There is still a big question hanging over all of this, and Part 1 does not completely answer it. It hovers in the background when Janczewski stands in that Atlanta house, listening to a terrified family. It is there when you read about Silk Road users being unmasked years after the site shut down. It is there when the corrupt agent realises the same tools he thought would hide his tracks are now documenting his arrest.
Who do you trust to hold an X-ray of your financial life?
We are used to thinking in terms of “do I trust this bank” or “do I trust this exchange”. Blockchains change that. They make trust feel less like “do I trust X” and more like “how many Xs now have a copy of what I did in 2017.”
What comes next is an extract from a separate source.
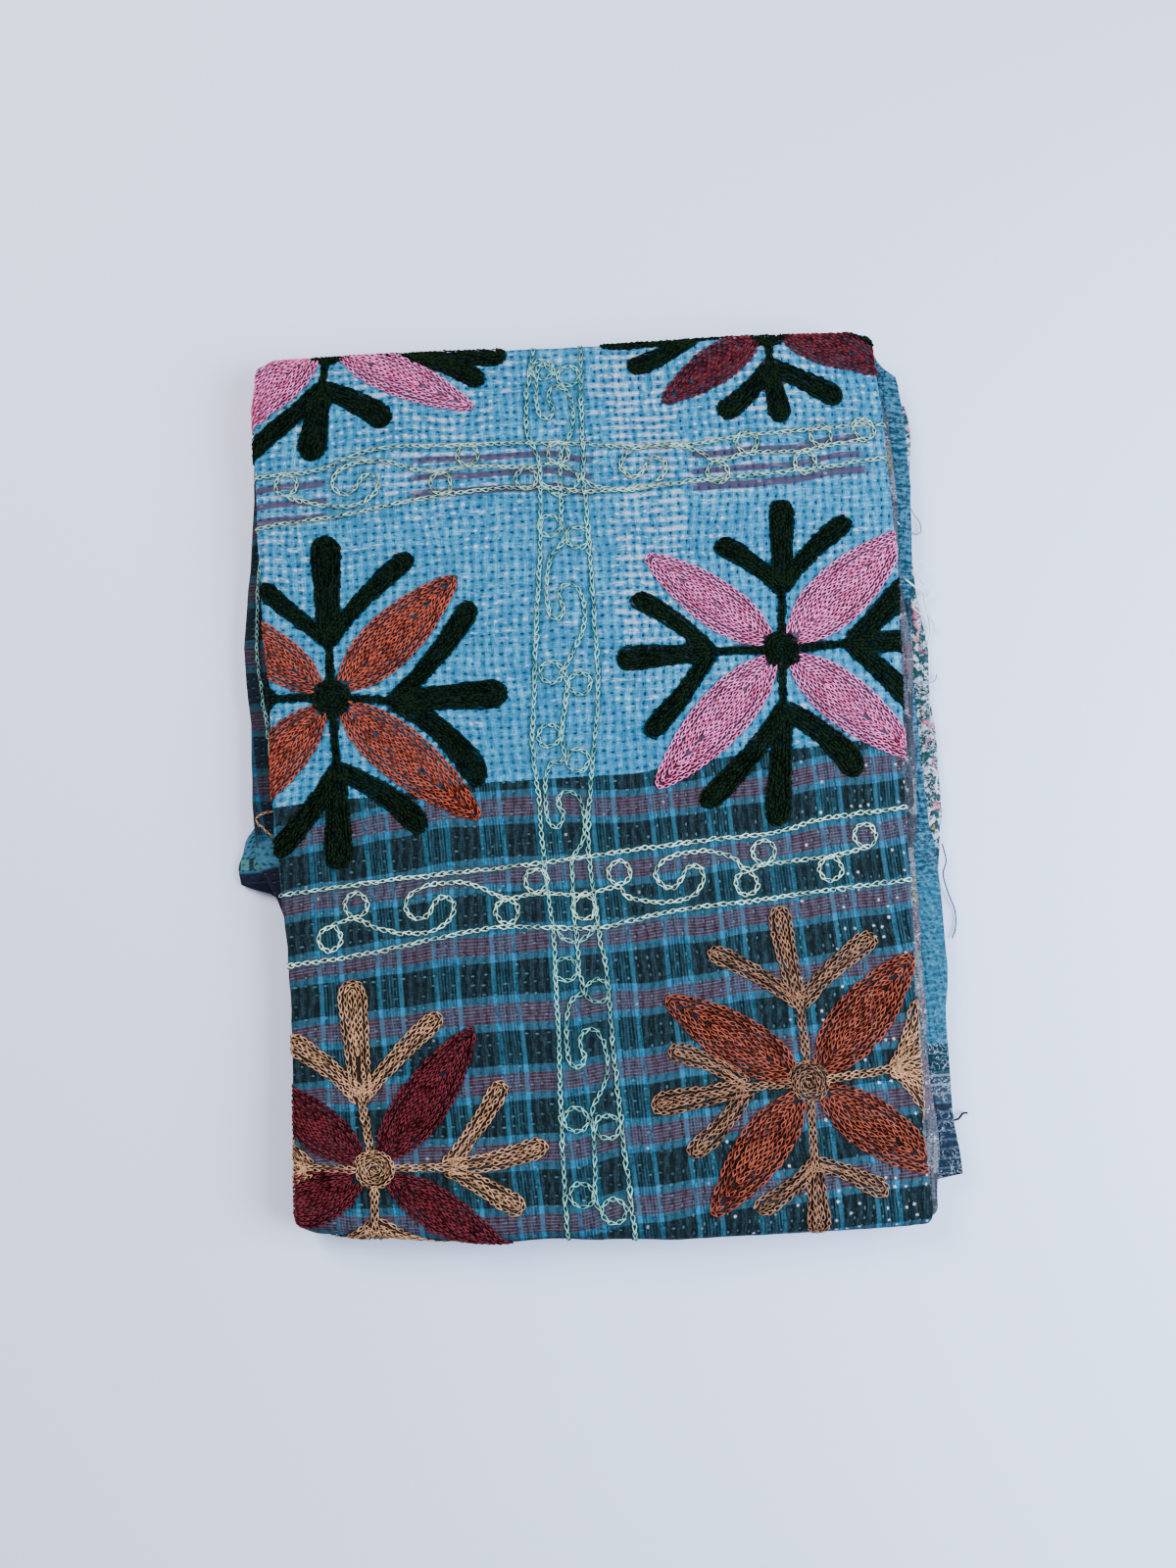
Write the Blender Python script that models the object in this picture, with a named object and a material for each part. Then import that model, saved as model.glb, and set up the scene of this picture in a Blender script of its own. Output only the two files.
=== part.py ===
"""A kantha quilt, folded in three both ways, so that nine layers of stitched cotton lie in a low stack.

Metres, +Z up. The origin is under the middle of the stack, on the surface that it lies on.

The cloth is first folded in three across X. One side is tucked in at the right fold, the other passes
under it from the left fold, and its hem shows at the right. That gives a strip of three layers. The strip
is then folded in three along Y: its middle panel lies on top, the end past the top fold lies in the middle
of the stack, and the end past the bottom fold lies lowest, on the surface.
"""

import math

import bmesh
import bpy

MM = 0.001

# The cloth and the air between its layers
LAYER = 2.6 * MM
LAYER_GAP = 1.0 * MM
STRIP_GAP = 1.2 * MM
PITCH = LAYER + LAYER_GAP
STRIP = 2 * PITCH + LAYER
HEIGHT = 3 * STRIP + 2 * STRIP_GAP

# The folds. A radius is that of the cloth's outer face.
LEFT_FOLD_RADIUS = STRIP / 2
RIGHT_FOLD_RADIUS = (PITCH + LAYER) / 2
TOP_FOLD_RADIUS = STRIP + STRIP_GAP / 2
BOTTOM_FOLD_RADIUS = HEIGHT / 2
TOP_EDGE = 382 * MM
BOTTOM_EDGE = -382 * MM
TUCKED_HEM = 26 * MM  # from the left fold to the hem that is tucked in
MIDDLE_END = -348 * MM
LOWEST_END = 330 * MM

# How finely the shape is cut
COLUMNS = [x * MM for x in (-180, -90, 0, 90, 180)]
ROWS = [
    y * MM
    for y in (
        *(350, 310, 270, 225, 180, 135, 90, 50, 10, -30, -50, -63),
        *(-76, -88, -102, -125, -160, -205, -250, -295, -330),
    )
]
WIDE_FOLD_STEPS, NARROW_FOLD_STEPS, INNER_FOLD_STEPS = 6, 4, 3
CROSS_FOLD_STEPS = 8

# Where the folds and the hem of each panel lie, in millimetres
TOP_PANEL = [
    # y, left fold, right fold, hem
    (366, -279, 267, 264),
    (340, -282, 269, 268),
    (300, -281, 271, 276),
    (230, -279, 271, 278),
    (160, -276, 271, 274),
    (90, -270, 267, 278),
    (20, -269, 263, 273),
    (-40, -267, 259, 270),
    (-90, -262, 257, 263),
    (-140, -257, 255, 262),
    (-200, -254, 252, 260),
    (-260, -253, 250, 257),
    (-320, -253, 247, 260),
    (-364, -253, 249, 254),
]
MIDDLE_PANEL = [
    (372, -279, 262, 270),
    (356, -280, 262, 288),
    (345, -281, 262, 291),
    (300, -284, 262, 293),
    (250, -285, 261, 293),
    (200, -288, 260, 290),
    (160, -292, 259, 286),
    (120, -295, 258, 282),
    (90, -293, 257, 279),
    (50, -289, 255, 278),
    (0, -289, 253, 278),
    (-60, -286, 250, 280),
    (-85, -276, 249, 284),
    (-105, -262, 249, 284),
    (-175, -250, 246, 284),
    (-230, -246, 244, 278),
    (-290, -244, 242, 276),
    (-348, -243, 241, 279),
]
LOWEST_PANEL = [
    (330, -272, 262, 298),
    (310, -273, 262, 301),
    (250, -274, 261, 296),
    (185, -276, 260, 291),
    (150, -277, 259, 291),
    (86, -278, 257, 297),
    (60, -279, 255, 294),
    (20, -280, 253, 296),
    (-20, -283, 252, 296),
    (-50, -299, 251, 295),
    (-68, -304, 250, 292),
    (-80, -302, 250, 290),
    (-94, -270, 250, 288),
    (-106, -257, 249, 286),
    (-150, -250, 247, 276),
    (-200, -247, 245, 262),
    (-260, -245, 243, 252),
    (-364, -250, 244, 248),
]

# How far the top and bottom folds stand in from their edges, in millimetres
TOP_FOLD_LINE = [
    # x, inset
    (-290, 14),
    (-277, 6),
    (-262, 1),
    (-120, 0),
    (40, 1),
    (150, 0),
    (245, 1),
    (266, 6),
    (290, 14),
]
BOTTOM_FOLD_LINE = [
    (-290, 34),
    (-258, 26),
    (-234, 19),
    (-194, 14),
    (-86, 5),
    (-55, 6),
    (-8, 3),
    (55, 0),
    (195, 0),
    (247, 1),
    (290, 5),
]
FOLD_LINE_REACH = 190 * MM  # how far in from its edge a fold line's bends fade out

# Swells and hollows of the stack: where, how wide, and how much of the height they add, in millimetres
SWELLS = [
    # x, y, reach, share of the height
    (-255, -330, 95, 0.10),
    (60, -350, 120, 0.13),
    (250, -300, 90, 0.05),
    (-200, 345, 110, 0.09),
    (120, 350, 130, 0.12),
    (-20, 330, 90, -0.05),
    (-120, 60, 120, 0.07),
    (150, 60, 110, 0.05),
    (20, -60, 110, -0.06),
    (-100, -190, 100, 0.05),
    (170, -170, 100, -0.04),
]
DROOP = 0.22  # share of its height that the cloth loses past the edge of the top panel
DROOP_REACH = 34 * MM

CLOTH_COLOUR = (0.13, 0.24, 0.30, 1.0)
CLOTH_ROUGHNESS = 0.9


def smooth_step(t):
    """0 to 1 with a level start and end."""
    t = min(max(t, 0.0), 1.0)
    return t * t * (3.0 - 2.0 * t)


def read_table(table, key, column):
    """Reads a column, in metres, at a place along the table's first column, easing between its rows."""
    rows = sorted(table)
    place = key / MM
    if place <= rows[0][0]:
        return rows[0][column] * MM
    for low, high in zip(rows, rows[1:]):
        if place <= high[0]:
            ease = smooth_step((place - low[0]) / (high[0] - low[0]))
            return (low[column] + (high[column] - low[column]) * ease) * MM
    return rows[-1][column] * MM


def panel_profile(table, y):
    """The left fold, right fold and hem of a panel at y."""
    return tuple(read_table(table, y, column) for column in (1, 2, 3))


def mixed_profile(first, second, share):
    """A profile on the way around a fold, between those of the panels that it joins."""
    ease = smooth_step(share)
    return tuple(a + (b - a) * ease for a, b in zip(first, second))


def fold_arc(centre_x, centre_depth, radius, side, steps, outwards):
    """Points inside a fold's half turn. side is -1 on the left and 1 on the right."""
    points = []
    for step in range(1, steps):
        turn = math.pi * step / steps
        depth = -math.cos(turn) if outwards else math.cos(turn)
        points.append((centre_x + side * radius * math.sin(turn), centre_depth + radius * depth))
    return points


def run(start, end, depth):
    """A layer's face from one x to another, with a point on each column between them."""
    low, high = min(start, end), max(start, end)
    between = [x for x in COLUMNS if low < x < high]
    if start > end:
        between.reverse()
    return [(x, depth) for x in [start, *between, end]]


def strip_section(left, right, hem):
    """The closed outline of the strip's three layers, as (x, depth below its outer face)."""
    left_centre = left + LEFT_FOLD_RADIUS
    right_centre = right - RIGHT_FOLD_RADIUS
    tucked_hem = left + TUCKED_HEM
    under_hem = (hem + LAYER / 3, 2 * PITCH + LAYER / 2)
    return [
        under_hem,
        *run(hem, right_centre, STRIP)[:-1],
        *run(right_centre, left_centre, STRIP),
        *fold_arc(left_centre, LEFT_FOLD_RADIUS, LEFT_FOLD_RADIUS, -1, WIDE_FOLD_STEPS, False),
        *run(left_centre, right_centre, 0.0),
        *fold_arc(right_centre, RIGHT_FOLD_RADIUS, RIGHT_FOLD_RADIUS, 1, NARROW_FOLD_STEPS, True),
        *run(right_centre, tucked_hem, PITCH + LAYER),
        *run(tucked_hem, right_centre, PITCH),
        *fold_arc(right_centre, RIGHT_FOLD_RADIUS, RIGHT_FOLD_RADIUS - LAYER, 1, INNER_FOLD_STEPS, False),
        *run(right_centre, left_centre, LAYER),
        *fold_arc(left_centre, LEFT_FOLD_RADIUS, LEFT_FOLD_RADIUS - LAYER, -1, NARROW_FOLD_STEPS, True),
        *run(left_centre, right_centre, 2 * PITCH)[:-1],
        *run(right_centre, hem, 2 * PITCH),
    ]


def stations():
    """Each place where the strip's section stands: y and z of its outer face, the way in, its profile."""
    top_y = TOP_EDGE - TOP_FOLD_RADIUS
    top_z = HEIGHT - TOP_FOLD_RADIUS
    bottom_y = BOTTOM_EDGE + BOTTOM_FOLD_RADIUS
    bottom_z = HEIGHT - BOTTOM_FOLD_RADIUS
    middle_z = STRIP + STRIP_GAP

    middle_rows = [MIDDLE_END, *[y for y in reversed(ROWS) if MIDDLE_END < y < top_y]]
    top_rows = [y for y in ROWS if bottom_y < y < top_y]
    lowest_rows = [*[y for y in reversed(ROWS) if bottom_y < y < LOWEST_END], LOWEST_END]
    top_profile = panel_profile(TOP_PANEL, top_y)
    bottom_profile = panel_profile(TOP_PANEL, bottom_y)
    middle_profile = panel_profile(MIDDLE_PANEL, top_y)
    lowest_profile = panel_profile(LOWEST_PANEL, bottom_y)

    path = [(y, middle_z, (0.0, 1.0), panel_profile(MIDDLE_PANEL, y)) for y in middle_rows]
    for step in range(CROSS_FOLD_STEPS + 1):
        share = step / CROSS_FOLD_STEPS
        out_y, out_z = math.sin(math.pi * share), -math.cos(math.pi * share)
        place = (top_y + TOP_FOLD_RADIUS * out_y, top_z + TOP_FOLD_RADIUS * out_z)
        path.append((*place, (-out_y, -out_z), mixed_profile(middle_profile, top_profile, share)))
    path += [(y, HEIGHT, (0.0, -1.0), panel_profile(TOP_PANEL, y)) for y in top_rows]
    for step in range(CROSS_FOLD_STEPS + 1):
        share = step / CROSS_FOLD_STEPS
        out_y, out_z = -math.sin(math.pi * share), math.cos(math.pi * share)
        place = (bottom_y + BOTTOM_FOLD_RADIUS * out_y, bottom_z + BOTTOM_FOLD_RADIUS * out_z)
        path.append((*place, (-out_y, -out_z), mixed_profile(bottom_profile, lowest_profile, share)))
    path += [(y, 0.0, (0.0, 1.0), panel_profile(LOWEST_PANEL, y)) for y in lowest_rows]
    return path


def bent_to_fold_lines(x, y):
    """Moves y so that the top and bottom folds follow their uneven lines."""
    near_top = smooth_step(1.0 - (TOP_EDGE - y) / FOLD_LINE_REACH)
    near_bottom = smooth_step(1.0 - (y - BOTTOM_EDGE) / FOLD_LINE_REACH)
    y -= near_top * read_table(TOP_FOLD_LINE, x, 1)
    return y + near_bottom * read_table(BOTTOM_FOLD_LINE, x, 1)


def swell(x, y):
    """How much the stack's height grows or shrinks at a place. The bottom stays level."""
    share = 1.0
    for swell_x, swell_y, reach, lift in SWELLS:
        distance = math.hypot(x / MM - swell_x, y / MM - swell_y)
        share += lift * math.exp(-0.5 * (distance / reach) ** 2)
    left, right, _ = panel_profile(TOP_PANEL, y)
    past_edge = max(x - right, left - x, 0.0)
    return share * (1.0 - DROOP * smooth_step(past_edge / DROOP_REACH))


def quilt_mesh():
    """Extrudes the strip's section from station to station, from the middle panel's end to the lowest's."""
    sections = []
    for y, z, inward, profile in stations():
        section = []
        for x, depth in strip_section(*profile):
            point_y = y + depth * inward[0]
            point_z = (z + depth * inward[1]) * swell(x, point_y)
            section.append((x, bent_to_fold_lines(x, point_y), point_z))
        sections.append(section)

    shape = bmesh.new()
    end_face = shape.faces.new([shape.verts.new(point) for point in sections[0]])
    for section in sections[1:]:
        grown = bmesh.ops.extrude_face_region(shape, geom=[end_face, *end_face.edges, *end_face.verts])
        end_face = next(item for item in grown["geom"] if isinstance(item, bmesh.types.BMFace))
        for vertex, point in zip(end_face.verts, section):
            vertex.co = point
    return shape


def cloth_material():
    material = bpy.data.materials.new("stitched_cotton")
    material.use_nodes = True
    shader = material.node_tree.nodes["Principled BSDF"]
    shader.inputs["Base Color"].default_value = CLOTH_COLOUR
    shader.inputs["Roughness"].default_value = CLOTH_ROUGHNESS
    shader.inputs["Metallic"].default_value = 0.0
    return material


def build_quilt():
    shape = quilt_mesh()
    bmesh.ops.recalc_face_normals(shape, faces=shape.faces)
    mesh = bpy.data.meshes.new("quilt")
    shape.to_mesh(mesh)
    shape.free()
    mesh.shade_smooth()
    mesh.materials.append(cloth_material())
    quilt = bpy.data.objects.new("quilt", mesh)
    bpy.context.scene.collection.objects.link(quilt)
    return quilt


def clear_scene():
    for thing in list(bpy.data.objects):
        bpy.data.objects.remove(thing, do_unlink=True)


clear_scene()
build_quilt()
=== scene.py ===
"""Looks of the folded kantha quilt: its stitched patchwork cloth, chain-stitch embroidery and loose threads.

The cloth is cut flat, marked with its patches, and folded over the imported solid. Flat places are given as
(a, b): a runs across the cloth and b along it, and both equal X and Y on the panel that lies on top.
"""

import math
from functools import reduce
from typing import NamedTuple

import bpy
import numpy as np
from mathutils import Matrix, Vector


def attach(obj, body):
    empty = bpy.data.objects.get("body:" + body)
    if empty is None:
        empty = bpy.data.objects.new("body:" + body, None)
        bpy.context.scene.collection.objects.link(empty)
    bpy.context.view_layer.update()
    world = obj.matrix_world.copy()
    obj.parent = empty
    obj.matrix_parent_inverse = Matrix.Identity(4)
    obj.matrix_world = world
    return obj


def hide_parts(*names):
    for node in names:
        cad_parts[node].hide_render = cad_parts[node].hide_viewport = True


bl_info = {
    "name": "Folded kantha quilt",
    "version": (1, 0, 0),
    "blender": (4, 5, 0),
    "location": "3D View > Sidebar > Quilt",
    "description": "Folds a stitched patchwork cloth and works its chain-stitch flowers and borders",
    "category": "Add Mesh",
}

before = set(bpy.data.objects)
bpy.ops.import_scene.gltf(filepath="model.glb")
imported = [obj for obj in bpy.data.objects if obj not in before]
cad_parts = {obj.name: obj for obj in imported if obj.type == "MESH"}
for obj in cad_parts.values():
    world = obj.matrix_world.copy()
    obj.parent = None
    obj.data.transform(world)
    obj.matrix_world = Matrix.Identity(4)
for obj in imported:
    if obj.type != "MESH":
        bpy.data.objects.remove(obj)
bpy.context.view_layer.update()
MM = 0.001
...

That is the part that felt close to home for me.
I spend a lot of time in a world where “on-chain transparency” is considered a public good. Proof of reserves. Open liquidity. Composable DeFi. I like that stuff. I also know that the wallets we treat as “addresses in a pool” are often just people in precarious situations, improvising.
Reading the early chapters of Tracers in the Dark made me see some of our everyday rituals differently. When you bridge funds, swap, send to a friend, or ape into something stupid for fun, all of that sits somewhere as a neat list. It is not that somebody is reading it right now. It is that somebody can, later, when the incentives line up.
Part 1 is basically the origin story of that realisation. A handful of agents realise that Bitcoin is not a black box. They use that insight to take down Silk Road, catch corrupt colleagues, and start a new industry of tracing tools.
Next Monday, we get into that industry and into the bigger, uglier markets it went after. For now I am stuck on this very unsettling thought.
The thing that makes blockchains so powerful for building new financial systems is exactly the thing that makes them perfect tools for anyone who wants to reconstruct their past.